И Марья Евграфовна, радостная, снова окрыленная надеждой, в восторге глядела на сына.
— Это Степан Ильич нашел для нас такое славное гнездышко! — проговорила она.
— Степан Ильич? Какой он добрый! Где он? Отчего он не ехал с нами?
— Он сидел в другом вагоне, Вася, и остановился в гостинице. Он, верно, скоро уедет отсюда! — почему-то прибавила Марья Евграфовна.
— Пошли за ним, мама. Я поблагодарю его за то, что он нашел такой чудный домик… Пошли, сейчас же пошли! Ведь, я позволил ему приходить к нам. Ну, и пусть придет! — капризно прибавил мальчик.
Через пять минут Павлищев уже был в комнате и в ответ на благодарность мальчика так нежно и порывисто целовал руку Васи, что тот видимо смягчился и, обращаясь к матери, произнес:
— Мама! Пригласи Степана Ильича завтракать с нами… И что не подают завтрака. Я есть хочу.
XV
Ах, какой это был ужасный месяц для Марьи Евграфовны! Что за мучительные дни и долгие, невыразимо долгие, почти бессонные ночи у изголовья умирающего ребенка!
Ни чудный воздух Глиона, ни разные средства, прописываемые врачом, ежедневно посещавшим маленькую виллу, ни заботливый уход не останавливали недуга. Он с страшною быстротой делал свое злое, бессовестное дело, разрушая организм ребенка. Лихорадки становились бурнее и продолжительнее, изнуряя исхудавшее тело, и мальчик таял, слабея с каждым днем. Он не поднимался с постели, беспомощно метался на ней, и тень смерти уже витала над ним, ожидая скорого своего торжества.
Даже и у Марьи Евграфовны исчезала всякая надежда, хотя доктор и не переставал говорить ей, что никакой непосредственной опасности нет и что выздоравливали и не такие больные. И, несмотря на то, что бедная мать чувствовала этот обман, она все-таки жадно внимала и уверенным авторитетным словам молодого врача, и мягким, успокаивающим словам Павлищева, — так ей хотелось верить, так ей хотелось быть обманутой! Не даром же она раз сказала Павлищеву, чтобы ей не говорили жестокой правды. Пусть лучше обманывают, чтоб не лишить ее возможности ухаживать за дорогим созданием и не выказывать перед ним своих душевных мук…

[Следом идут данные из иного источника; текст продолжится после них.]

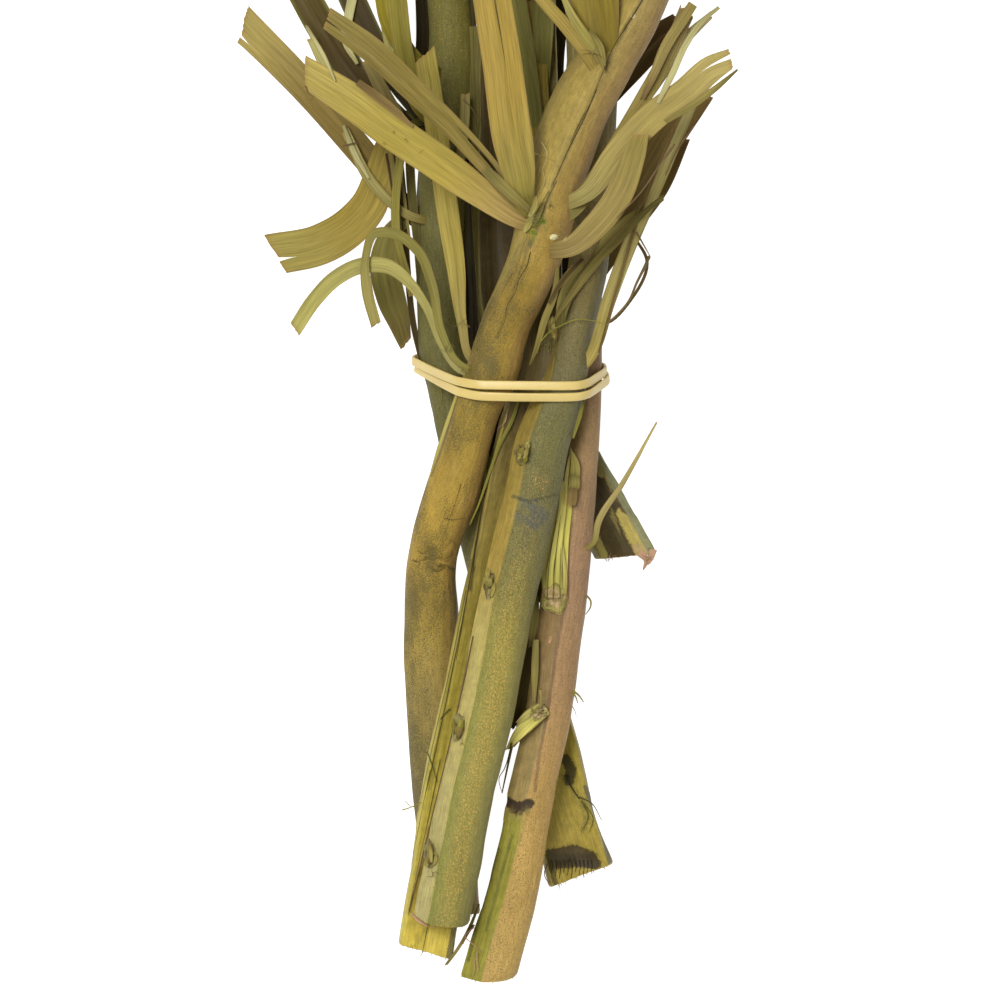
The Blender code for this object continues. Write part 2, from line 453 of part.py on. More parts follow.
def stem_points(name, stem):
    """Loft corners of a stem, stations by corners by xyz, in millimetres."""
    rings = []
    for k in range(len(stem["plan"])):
        uv = stem_section(STEM_SIDES, stem["roll"][k])
        xy = stem["plan"][k] + stem["side"][k] * (uv[:, :1] * stem["half"][k])
        if k == 0:
            ahead = np.array([-stem["side"][k][1], stem["side"][k][0]])
            xy = xy - ahead * (uv[:, :1] * CUT_SLANT[name] * stem["half"][k])
        z = np.maximum(stem["z"][k] + uv[:, 1] * stem["depth"][k], 0.0)
        rings.append(np.column_stack([xy, z]))
    return np.array(rings)


def leaflet_points(blade):
    """Loft corners of a leaflet: its underside from left to right, then its top back."""
    creased = blade["fold"] > 0.3
    u = np.array([-1.0, 0.0, 1.0]) if creased else np.array([-1.0, 1.0])
    crown = blade["fold"] * (1 - np.abs(u)) * 0.25
    rings = []
    for k in range(len(blade["plan"])):
        half = blade["half"][k]
        xy = blade["plan"][k] + blade["side"][k] * (u[:, None] * half)
        z = blade["z"][k] + half * (blade["lean"][k] * u + crown)
        top = np.column_stack([xy, z + BLADE_THICKNESS / 2])
        under = np.column_stack([xy, z - BLADE_THICKNESS / 2])
        rings.append(np.concatenate([under, top[::-1]]))
    return np.array(rings)


def loft_mesh(name, rings, closed=False):
    """One closed mesh through the rings, with triangles split alike on every side."""
    count, corners = rings.shape[:2]
    moved = rings.reshape(-1, 3) - (CENTRE_X, CENTRE_Y, 0.0)
    faces = []
    for k in range(count if closed else count - 1):
        here, there = k * corners, (k + 1) % count * corners
        for i in range(corners):
            j = (i + 1) % corners
            mirrored = closed is False and i >= corners // 2
            a, b, c, d = here + i, here + j, there + j, there + i
            faces += [(a, d, b), (b, d, c)] if mirrored else [(a, c, b), (a, d, c)]
    if not closed:
        last = (count - 1) * corners
        faces += [(0, i, i + 1) for i in range(1, corners - 1)]
        faces += [(last, last + i + 1, last + i) for i in range(1, corners - 1)]
    mesh = bpy.data.meshes.new(name)
    mesh.from_pydata((moved * MM).tolist(), [], faces)
    mesh.validate()
    return mesh


def material(name, colour, roughness):
    made = bpy.data.materials.new(name)
    made.use_nodes = True
    shader = made.node_tree.nodes["Principled BSDF"]
    shader.inputs["Base Color"].default_value = (*colour, 1.0)
    shader.inputs["Roughness"].default_value = roughness
    shader.inputs["Metallic"].default_value = 0.0
    return made


def place(name, mesh, collection):
    item = bpy.data.objects.new(name, mesh)
    collection.objects.link(item)
    return item


def fuse(item, pieces):
    """Join a collection's objects to an object in one Boolean union, then remove them."""
    union = item.modifiers.new("leaflets", "BOOLEAN")
    union.operation = "UNION"
    union.operand_type = "COLLECTION"
    union.collection = pieces
    union.solver = "MANIFOLD"
    fused = bpy.data.meshes.new_from_object(
        item.evaluated_get(bpy.context.evaluated_depsgraph_get()))
    item.modifiers.remove(union)
    item.data = fused
    for piece in list(pieces.objects):
        bpy.data.objects.remove(piece, do_unlink=True)
    bpy.data.collections.remove(pieces)


def band_points(bunch):
    """Corners of the band: one closed loop that goes round the bunch twice.

    The stems' outlines where the band passes give a convex outline. The loop follows
    it at half the band's thickness, its two turns side by side on top of the bunch
    and one over the other where they cross underneath.
    """
    near = []
    for name, (stem, blades) in bunch.items():
        lofts = [stem_points(name, stem)] + [leaflet_points(b) for b in blades]
        for rings in lofts:
            for t in np.linspace(0, 1, 40, endpoint=False):
                points = (rings[:-1] * (1 - t) + rings[1:] * t).reshape(-1, 3)
                plane = BAND_FRONT_Y + BAND_TILT * (37.0 - points[:, 2])
                near.append(points[abs(points[:, 1] - plane) < BAND_SPREAD + BAND_WIDTH])
    near = np.concatenate(near)
    middle = np.array([(near[:, 0].min() + near[:, 0].max()) / 2, near[:, 2].max() / 2])
    facing = np.linspace(0, 2 * math.pi, 361)
    normals = np.stack([np.cos(facing), np.sin(facing)], axis=1)
    support = (near[:, [0, 2]] @ normals.T).max(axis=0)
    turn = np.linspace(0, 4 * math.pi, BAND_STATIONS, endpoint=False) - math.pi / 2
    outer = []
    for angle in turn:
        ray = np.array([math.cos(angle), math.sin(angle)])
        facing_ray = normals @ ray
        reach = (support - normals @ middle)[facing_ray > 0.05] / facing_ray[facing_ray > 0.05]
        outer.append(reach.min())
    outer = np.array(outer)
    phase = (turn + math.pi / 2) / 2
    lift = BAND_CLEAR + BAND_THICKNESS * (0.5 + 0.6 * (1 - np.cos(phase)))
    reach = outer + lift
    x = middle[0] + reach * np.cos(turn)
    z = middle[1] + reach * np.sin(turn)
    y = BAND_FRONT_Y + BAND_TILT * (37.0 - z) + BAND_SPREAD * np.sin(phase)
    centre = np.stack([x, y, z], axis=1)
    outward = np.stack([np.cos(turn), np.zeros_like(turn), np.sin(turn)], axis=1)
    along = np.array([0.0, 1.0, 0.0])
    rings = []
    for side, depth in ((-1, -1), (1, -1), (1, 1), (-1, 1)):
        rings.append(centre + along * side * BAND_WIDTH / 2 + outward * depth * BAND_THICKNESS / 2)
    return np.stack(rings, axis=1)


def build():
    for item in list(bpy.data.objects):
        bpy.data.objects.remove(item, do_unlink=True)
    collection = bpy.data.collections.new("dried_coco_palm_stems")
    bpy.context.scene.collection.children.link(collection)
    colours = {"stem_a": (0.32, 0.23, 0.05), "stem_b": (0.20, 0.20, 0.06),
               "stem_c": (0.34, 0.28, 0.06), "stem_d": (0.27, 0.15, 0.08),
               "stem_e": (0.26, 0.21, 0.05), "stem_f": (0.15, 0.15, 0.05)}
    bunch = lay_bunch()
    for name, (stem, blades) in bunch.items():
        item = place(name, loft_mesh(name, stem_points(name, stem)), collection)
        pieces = bpy.data.collections.new(name + "_leaflets")
        bpy.context.scene.collection.children.link(pieces)
        for number, blade in enumerate(blades):
            part = f"{name}_leaflet_{number:02d}"
            place(part, loft_mesh(part, leaflet_points(blade)), pieces)
        fuse(item, pieces)
        item.data.materials.clear()
        item.data.materials.append(material(name + "_dried", colours[name], 0.6))
    band = place("rubber_band", loft_mesh("rubber_band", band_points(bunch), closed=True),
                 collection)
    band.data.materials.append(material("natural_latex", (0.69, 0.50, 0.24), 0.45))


build()
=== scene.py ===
# %% [markdown]
# # A bunch of dried coco palm stems
# This is a florist's bunch: six leaf stalks of a coco palm, cut square at their thick ends,
# with their leaflets trimmed to a hand's length, dried, and tied with a rubber band. It lies
# on a table and is seen from straight above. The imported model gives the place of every
# stalk. This script replaces each plain solid with finer surfaces that keep its form.

import json
import math

import bpy
import numpy as np
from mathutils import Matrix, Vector


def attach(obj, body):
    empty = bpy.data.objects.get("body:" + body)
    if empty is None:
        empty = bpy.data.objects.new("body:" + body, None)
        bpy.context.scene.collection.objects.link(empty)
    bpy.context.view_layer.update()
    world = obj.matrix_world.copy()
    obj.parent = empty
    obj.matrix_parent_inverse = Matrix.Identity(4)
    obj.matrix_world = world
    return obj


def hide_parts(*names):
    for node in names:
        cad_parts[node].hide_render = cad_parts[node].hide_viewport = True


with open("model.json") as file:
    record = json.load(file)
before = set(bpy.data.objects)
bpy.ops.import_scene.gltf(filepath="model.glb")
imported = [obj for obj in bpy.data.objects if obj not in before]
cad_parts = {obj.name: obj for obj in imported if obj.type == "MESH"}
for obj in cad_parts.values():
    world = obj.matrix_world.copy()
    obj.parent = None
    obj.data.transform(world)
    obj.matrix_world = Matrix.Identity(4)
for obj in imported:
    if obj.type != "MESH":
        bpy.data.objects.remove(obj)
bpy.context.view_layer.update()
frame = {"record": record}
MM = 0.001

# %% [markdown]
# ## Where the stalks and leaflets lie
# The layout is the same as in the model: plan positions chosen from the photograph,
# and heights found by laying the stems down one after another on a map of what already
# lies there. Repeating the rule gives each surface its place without measuring a mesh.
# All layout sizes are millimetres, seen from above, with y running up the bunch.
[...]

И она с истинным мужеством матери старалась казаться веселой перед Васей, шутила с ним, рассказывала ему сказки, рассуждала вместе с ним, как они проживут до осени в Глионе, а потом уедут в Италию, в тепло и затем, когда Вася поправится, вернутся в Россию.

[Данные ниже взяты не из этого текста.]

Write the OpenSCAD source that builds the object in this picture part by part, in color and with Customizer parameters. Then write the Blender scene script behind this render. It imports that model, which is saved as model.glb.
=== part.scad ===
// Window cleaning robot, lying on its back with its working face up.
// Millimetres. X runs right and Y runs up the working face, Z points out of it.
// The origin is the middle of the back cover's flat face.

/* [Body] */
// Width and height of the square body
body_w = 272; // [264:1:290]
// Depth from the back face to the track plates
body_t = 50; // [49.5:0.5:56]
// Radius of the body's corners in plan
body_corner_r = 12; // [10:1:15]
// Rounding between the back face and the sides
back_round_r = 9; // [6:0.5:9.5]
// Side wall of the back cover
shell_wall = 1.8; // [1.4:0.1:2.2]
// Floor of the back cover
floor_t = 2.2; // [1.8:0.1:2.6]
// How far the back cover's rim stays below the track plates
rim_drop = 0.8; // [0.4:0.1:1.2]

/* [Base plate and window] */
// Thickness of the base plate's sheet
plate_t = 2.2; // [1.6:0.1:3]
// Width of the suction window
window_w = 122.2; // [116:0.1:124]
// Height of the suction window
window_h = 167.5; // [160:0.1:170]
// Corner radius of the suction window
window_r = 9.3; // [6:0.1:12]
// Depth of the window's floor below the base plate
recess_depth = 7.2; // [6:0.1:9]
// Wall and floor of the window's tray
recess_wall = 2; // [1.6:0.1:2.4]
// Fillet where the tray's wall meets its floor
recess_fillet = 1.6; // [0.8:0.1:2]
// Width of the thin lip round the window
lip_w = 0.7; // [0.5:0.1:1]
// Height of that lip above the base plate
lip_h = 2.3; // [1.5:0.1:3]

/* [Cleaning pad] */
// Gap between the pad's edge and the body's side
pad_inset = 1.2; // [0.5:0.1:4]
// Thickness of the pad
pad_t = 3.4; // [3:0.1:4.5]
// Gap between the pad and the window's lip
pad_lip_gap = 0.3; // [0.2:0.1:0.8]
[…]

И ни один мускул лица не выдавал ее душевных мук. Ни один звук голоса не вздрагивал от волнения. Надо было скрывать свои страдания от подозрительного и чуткого больного, и она скрывала их с тем героизмом, на который только способны матери.
И когда Марья Евграфовна чувствовала, что нервы ее больше не выдерживают, она отпрашивалась у Васи погулять на пять минут, выбегала в сад и там, в маленьком уголке, под платанами, безутешно рыдала.

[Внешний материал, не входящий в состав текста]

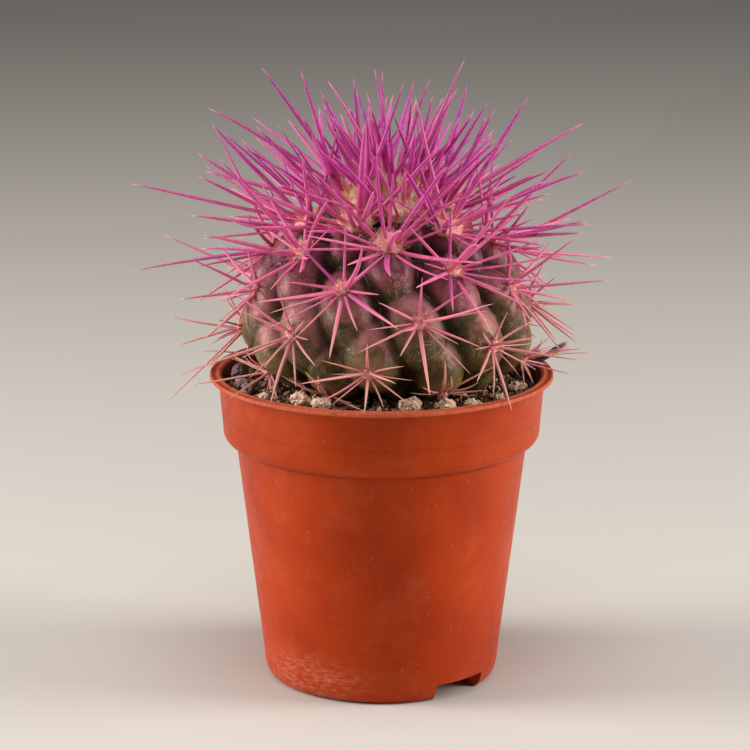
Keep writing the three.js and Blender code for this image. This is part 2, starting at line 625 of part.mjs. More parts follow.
// The soil fills the pot round the plant
function makeSoil() {
  const floor = FLOOR_UNDERSIDE + FLOOR_THICKNESS + GAP;
  const sides = [floor + FLOOR_ROUND, ...shoulderLevels(), SOIL_AT_BACK - SOIL_BEVEL];
  const outside = sides.map((z) => [potInside(z) - SOIL_GAP, z]);
  const inward = HOLE_RADIUS - RING_OVERLAP - SOIL_RADIUS;
  const rings = Array.from({ length: SOIL_RINGS }, (_, i) => [
    SOIL_RADIUS + inward * i / (SOIL_RINGS - 1), SOIL_AT_STEM,
  ]);
  const bottom = [[0, floor], [FOOT_RADIUS - FOOT_WALL - SOIL_GAP, floor]];
  const geometry = turned([...bottom, ...outside, ...rings, [0, SOIL_AT_STEM]], SOIL_SIDES);
  const position = geometry.attributes.position;
  for (let i = 0; i < position.count; i += 1) {
    const [x, y, z] = [position.getX(i), position.getY(i), position.getZ(i)];
    if (Math.abs(z - SOIL_AT_STEM) < WELD) position.setZ(i, soilHeight(x, y));
  }
  return named('soil', geometryOf(solid(geometry).subtract(plantHole())), COLOURS.soil);
}

// A rough pebble: a dodecahedron with its corners moved by seeded draws
function makeChip({ name, azimuth, middle, length, width, height }) {
  const bare = new THREE.DodecahedronGeometry(1 / 2, 0);
  bare.deleteAttribute('normal');
  bare.deleteAttribute('uv');
  const chip = mergeVertices(bare, WELD);
  const position = chip.attributes.position;
  for (let i = 0; i < position.count; i += 1) {
    const grow = draw(1 - CHIP_ROUGHNESS, 1);
    position.setXYZ(i, position.getX(i) * grow, position.getY(i) * grow, position.getZ(i) * grow);
  }
  chip.scale(length, width, height);
  chip.rotateZ((azimuth + draw(-CHIP_TURN, CHIP_TURN)) * DEGREE);
  chip.translate(middle.x, middle.y, middle.z);
  return named(name, chip, name.startsWith('bark') ? COLOURS.bark : COLOURS.chip);
}

function makeFlake() {
  const axis = flakeEnds[1].clone().sub(flakeEnds[0]);
  const flake = new THREE.CylinderGeometry(1 / 2, FLAKE_TAPER / 2, axis.length(), FLAKE_SIDES);
  flake.scale(FLAKE_WIDTH, 1, FLAKE_THICKNESS);
  const along = axis.clone().normalize();
  const across = new THREE.Vector3(Math.cos(FLAKE_AZIMUTH * DEGREE), Math.sin(FLAKE_AZIMUTH * DEGREE), 0);
  const basis = new THREE.Matrix4().makeBasis(across, along, across.clone().cross(along));
  flake.applyMatrix4(basis);
  const middle = flakeEnds[0].clone().lerp(flakeEnds[1], 0.5);
  flake.translate(middle.x, middle.y, middle.z);
  return named('bark_flake', geometryOf(solid(flake)), COLOURS.bark);
}

const model = new THREE.Group();
model.add(makePot(), makeSoil(), makeCactus(), ...chips.map(makeChip), makeFlake());

export default model;
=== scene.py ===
# A small round cactus with dyed spines, in soil with loose chips, in a thin plastic nursery pot.
# Lengths are millimetres until a mesh is made. Z is up and the front is -Y. An azimuth is counted
# from the front towards +X, in degrees.
from math import asin, atan2, copysign, cos, degrees, exp, hypot, pi, radians, sin, sqrt

import bmesh
import bpy
import numpy as np
from mathutils import Matrix, Vector, noise


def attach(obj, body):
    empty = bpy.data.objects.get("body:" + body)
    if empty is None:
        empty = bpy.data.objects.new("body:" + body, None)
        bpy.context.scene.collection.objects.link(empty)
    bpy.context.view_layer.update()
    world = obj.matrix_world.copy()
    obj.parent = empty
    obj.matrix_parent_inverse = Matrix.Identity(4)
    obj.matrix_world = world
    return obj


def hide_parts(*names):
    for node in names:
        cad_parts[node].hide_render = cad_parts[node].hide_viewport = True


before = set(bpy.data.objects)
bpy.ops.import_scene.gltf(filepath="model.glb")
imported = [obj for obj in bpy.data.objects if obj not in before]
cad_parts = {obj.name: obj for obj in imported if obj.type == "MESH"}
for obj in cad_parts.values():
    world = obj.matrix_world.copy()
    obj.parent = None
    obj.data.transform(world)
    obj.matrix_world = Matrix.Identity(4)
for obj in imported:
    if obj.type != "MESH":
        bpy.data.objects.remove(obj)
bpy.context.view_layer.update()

MM = 0.001
MERGE_DISTANCE = 1e-5
UPRIGHT = 0.9  # an axis that rises by more than this share counts as upright
HEXAGON = 2 / sqrt(3)  # square of the width of a six-sided cell of area one
FRACTAL = (1.0, 2.0)  # how fast finer octaves of a noise fade, and how much finer each is

# Pot
POT_HEIGHT = 50
LIP_RADIUS = 27.5
LIP_THICKNESS = 0.7
LIP_EDGE = 0.15
LIP_RIDGE = 0.2
COLLAR_TOP_RADIUS = 26.1
COLLAR_BOTTOM_RADIUS = 25.4
SHOULDER_TOP = 41
SHOULDER_BOTTOM = 38.5
SHOULDER_CURVE = 2.8
WALL_TOP_RADIUS = 23.3
WALL_FOOT_RADIUS = 19.0
FOOT_RADIUS = 17.4
FOOT_WALL = 1.0
FOOT_ROUND = 3.6
POT_WALL = 0.8
SHOULDER_WALL_RISE = 0.3
FLOOR_UNDERSIDE = 3.0
FLOOR_THICKNESS = 0.8
FLOOR_ROUND = 2
FLOOR_TOP = FLOOR_UNDERSIDE + FLOOR_THICKNESS
NOTCHES = [(43, 9.2, 2.7), (223, 9.2, 2.7), (-20, 9.6, 0.35), (160, 9.6, 0.35)]  # azimuth, width, height
NOTCH_EDGE = 0.03
DRAIN_RADIUS = 1.8
DRAIN_CIRCLE = 9
DRAIN_COUNT = 4
DRAIN_SIDES = 40
POT_SIDES = 180
POT_CORNER = 38  # corners sharper than this many degrees stay sharp
CURVE_STEPS = 12
COLLAR_MIDDLE = 45
WALL_CORNER = 0.25  # the wall has a ring this far under the shoulder
LIP_CORNER = 0.3
LIP_UNDER = POT_HEIGHT - LIP_THICKNESS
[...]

Степан Ильич почти безотлучно дежурил в саду, или в соседней, с спальной комнате, готовый бежать в аптеку, если понадобится, в город для исполнения поручений и капризов Васи, всегда старавшийся утешить несчастную женщину. Но его успокоительные, мягкие слова не соответствовали его грустному виду. Он как-то осунулся и сразу постарел за это время, зная, что сына ему уже не вернуть никакими силами, и, случалось, плакал вместе с Марьей Евграфовной вместо того, чтобы подбодрить ее… Нервы его были совсем расшатаны. Теперь уж он даже и не хотел видеть Васю… Вид умирающего ребенка, которого он так безжалостно бросил и которого так сильно полюбил для того, чтоб снова потерять, возбуждал в нем страдания, проснувшейся совести и невыразимую жалость; при взгляде на заостренные черты изможденного личика, он чувствовал, как навертываются слезы на глаза, и торопился уйти из комнаты, куда призывало его иногда желание Васи поблагодарить Степана Ильича за те многочисленные игрушки, которые посылал ему ежедневно отец, желавший чем-нибудь скрасить последние дни умирающего. И когда Марья Евграфовна сообщала ему, что та или другая игрушка заняла Васю, что он улыбался и был доволен, Степан Ильич светлел и опять спускался в Монтре, чтоб купить что-нибудь новенькое, и возвращался с игрушками, фруктами и сластями.